Berkman's political career began in the 2015 Queensland state election where he ran for the Greens in Ferny Grove, achieving a primary vote of 12.11%.

In 2016, Berkman ran in the local government elections for Moreton Bay Region in District 10, and then against Peter Dutton for the seat of Dickson at the 2016 federal election.

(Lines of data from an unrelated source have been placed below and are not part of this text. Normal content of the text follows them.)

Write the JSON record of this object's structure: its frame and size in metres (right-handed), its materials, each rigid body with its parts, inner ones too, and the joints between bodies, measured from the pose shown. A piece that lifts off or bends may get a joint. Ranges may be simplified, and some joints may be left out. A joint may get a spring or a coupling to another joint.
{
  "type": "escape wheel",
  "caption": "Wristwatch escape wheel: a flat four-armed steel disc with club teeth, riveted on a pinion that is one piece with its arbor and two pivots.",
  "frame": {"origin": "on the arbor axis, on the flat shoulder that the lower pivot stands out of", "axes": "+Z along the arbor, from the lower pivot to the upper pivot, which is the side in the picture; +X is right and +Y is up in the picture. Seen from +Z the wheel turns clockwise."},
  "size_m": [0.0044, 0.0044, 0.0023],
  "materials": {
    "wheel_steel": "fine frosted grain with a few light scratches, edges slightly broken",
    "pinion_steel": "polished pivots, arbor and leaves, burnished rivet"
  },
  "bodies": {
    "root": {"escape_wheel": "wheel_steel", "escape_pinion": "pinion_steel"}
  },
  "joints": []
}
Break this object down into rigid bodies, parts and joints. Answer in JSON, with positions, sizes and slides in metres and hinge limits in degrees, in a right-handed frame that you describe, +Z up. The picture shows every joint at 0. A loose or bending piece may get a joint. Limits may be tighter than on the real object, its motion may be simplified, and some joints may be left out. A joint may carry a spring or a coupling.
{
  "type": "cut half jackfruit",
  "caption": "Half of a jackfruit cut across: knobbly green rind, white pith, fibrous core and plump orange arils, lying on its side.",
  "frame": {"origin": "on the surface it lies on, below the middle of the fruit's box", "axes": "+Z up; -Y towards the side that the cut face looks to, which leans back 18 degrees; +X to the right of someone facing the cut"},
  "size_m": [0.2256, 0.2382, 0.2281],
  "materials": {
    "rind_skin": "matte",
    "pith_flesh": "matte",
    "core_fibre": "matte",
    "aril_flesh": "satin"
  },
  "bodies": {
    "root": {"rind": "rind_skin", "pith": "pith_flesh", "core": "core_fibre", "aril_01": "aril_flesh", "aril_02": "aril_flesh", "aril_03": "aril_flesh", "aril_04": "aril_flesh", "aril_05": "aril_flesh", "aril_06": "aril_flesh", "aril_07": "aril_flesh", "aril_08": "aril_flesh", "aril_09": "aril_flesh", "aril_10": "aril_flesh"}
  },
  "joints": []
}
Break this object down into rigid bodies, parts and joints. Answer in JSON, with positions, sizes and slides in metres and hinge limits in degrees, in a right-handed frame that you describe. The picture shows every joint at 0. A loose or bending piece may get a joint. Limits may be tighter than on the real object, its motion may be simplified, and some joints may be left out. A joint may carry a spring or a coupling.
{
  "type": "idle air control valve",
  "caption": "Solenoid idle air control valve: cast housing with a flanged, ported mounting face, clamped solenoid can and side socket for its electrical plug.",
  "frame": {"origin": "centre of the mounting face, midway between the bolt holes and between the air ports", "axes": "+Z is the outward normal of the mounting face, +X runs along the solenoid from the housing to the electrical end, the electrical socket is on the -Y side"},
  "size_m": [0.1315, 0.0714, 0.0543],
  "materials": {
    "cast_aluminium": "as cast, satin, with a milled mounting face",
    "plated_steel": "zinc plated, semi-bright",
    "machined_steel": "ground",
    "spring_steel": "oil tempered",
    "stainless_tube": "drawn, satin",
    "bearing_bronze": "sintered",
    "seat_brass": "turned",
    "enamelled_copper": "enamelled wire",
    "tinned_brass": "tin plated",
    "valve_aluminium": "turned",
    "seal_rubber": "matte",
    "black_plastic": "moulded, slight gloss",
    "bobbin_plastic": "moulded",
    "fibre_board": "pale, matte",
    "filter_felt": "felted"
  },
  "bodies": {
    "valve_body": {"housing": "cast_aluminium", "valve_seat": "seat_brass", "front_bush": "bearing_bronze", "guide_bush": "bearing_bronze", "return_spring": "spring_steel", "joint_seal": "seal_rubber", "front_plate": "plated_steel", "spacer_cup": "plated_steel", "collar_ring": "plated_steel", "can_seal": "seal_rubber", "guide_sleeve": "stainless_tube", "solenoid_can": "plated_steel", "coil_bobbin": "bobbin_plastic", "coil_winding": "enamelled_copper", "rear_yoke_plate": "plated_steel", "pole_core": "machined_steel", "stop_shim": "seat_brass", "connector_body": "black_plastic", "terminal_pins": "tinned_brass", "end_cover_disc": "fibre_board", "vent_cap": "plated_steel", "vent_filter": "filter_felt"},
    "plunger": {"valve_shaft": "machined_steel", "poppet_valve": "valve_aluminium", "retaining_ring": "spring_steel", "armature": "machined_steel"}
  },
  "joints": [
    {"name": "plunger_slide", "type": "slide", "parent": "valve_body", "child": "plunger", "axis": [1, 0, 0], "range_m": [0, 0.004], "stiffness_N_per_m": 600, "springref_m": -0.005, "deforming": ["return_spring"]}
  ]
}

Berkman was the first Greens member to be elected to the Legislative Assembly of Queensland in the seat of Maiwar in Brisbane's inner-west. He achieved a 27.78% primary vote to defeat incumbent Scott Emerson in the 2017 Queensland state election. This followed the removal of the Indooroopilly electorate at the 2017 state election to make way for the new seat of Maiwar which had a notional LNP margin of 3%. Prior to its abolition, the Indooroopilly electorate was briefly held by a Greens MP, Ronan Lee, after he defected from the Labor in 2008 in the middle of a parliamentary term.

===Electoral History===

Moreton Bay Regional Council
| Election year | Electorate | Party |  | Votes | FP% | +/- | 2PP% | +/- | Result |
|---|---|---|---|---|---|---|---|---|---|
| 2016 | Div 4 |  | GRN | 1,787 | 10.38 | +10.38 | N/A | N/A | Third |

Australian House of Representatives
| Election year | Electorate | Party |  | Votes | FP% | +/- | 2PP% | +/- | Result |
|---|---|---|---|---|---|---|---|---|---|
| 2016 | Dickson |  | GRN | 8,971 | 9.87 | +3.45 | N/A | N/A | Third |

Queensland Legislative Assembly
| Election year | Electorate | Party |  | Votes | FP% | +/- | 2PP% | +/- | Result |
|---|---|---|---|---|---|---|---|---|---|
| 2015 | Ferny Grove |  | GRN | 3,589 | 12.11 | −2.14 | N/A | N/A | Third |
| 2017 | Maiwar |  | GRN | 8,850 | 27.80 | +7.40 | 51.60 | +51.60 | First |
| 2020 | Maiwar |  | GRN | 14,254 | 41.32 | +13.55 | 56.32 | +4.70 | First |
| 2024 | Maiwar |  | GRN | 13,676 | 37.70 | −7.44 | 53.43 | −2.87 | First |

==Political positions==
===Political donations===
In 2018, Berkman introduced a private member's bill to ban all political donations from businesses to state and local government politicians, candidates and parties, excluding charities and employee or employer organisations. Berkman said the community overwhelmingly supported reform to get big money out of politics. "People feel like Labor and the LNP are just not listening to them, and it's not hard to see why," Berkman said. "This is just more evidence that Labor and the LNP are completely wedded to their corporate donors." The Crime and Corruption Commission did not support the bill; however, Commissioner Alan MacSporran said it was his personal view that in an ideal world all donations would be banned.

===Climate rally===
In November 2018, Berkman said schools in Maiwar, Berkman's electorate, should allow students to attend climate change events during school hours. According to Berkman, all school principals agreed. The flagship rally took place on 30 November. Over 400 students attended, demanding climate action from the Australian Government and Queensland Government.

=== Human rights and penal system ===
In 2018, Berkman called for investigations into Facebook comments from prison officers which advocated for extrajudicial violence against detainees. In 2021, he proposed a bill that would raise the age of the age of criminal responsibility, which was defeated by four votes in 2022.

Berkman has opposed youth crime bills that would override the Human Rights Act and make breach of bail by juvenile offenders a criminal offence. In March 2023, during the debate on the youth crime bill, he tabled claims of human rights abuses that had allegedly occurred at the Brisbane Watch House.

==Personal life==
Berkman is married with three children and he lives in Toowong.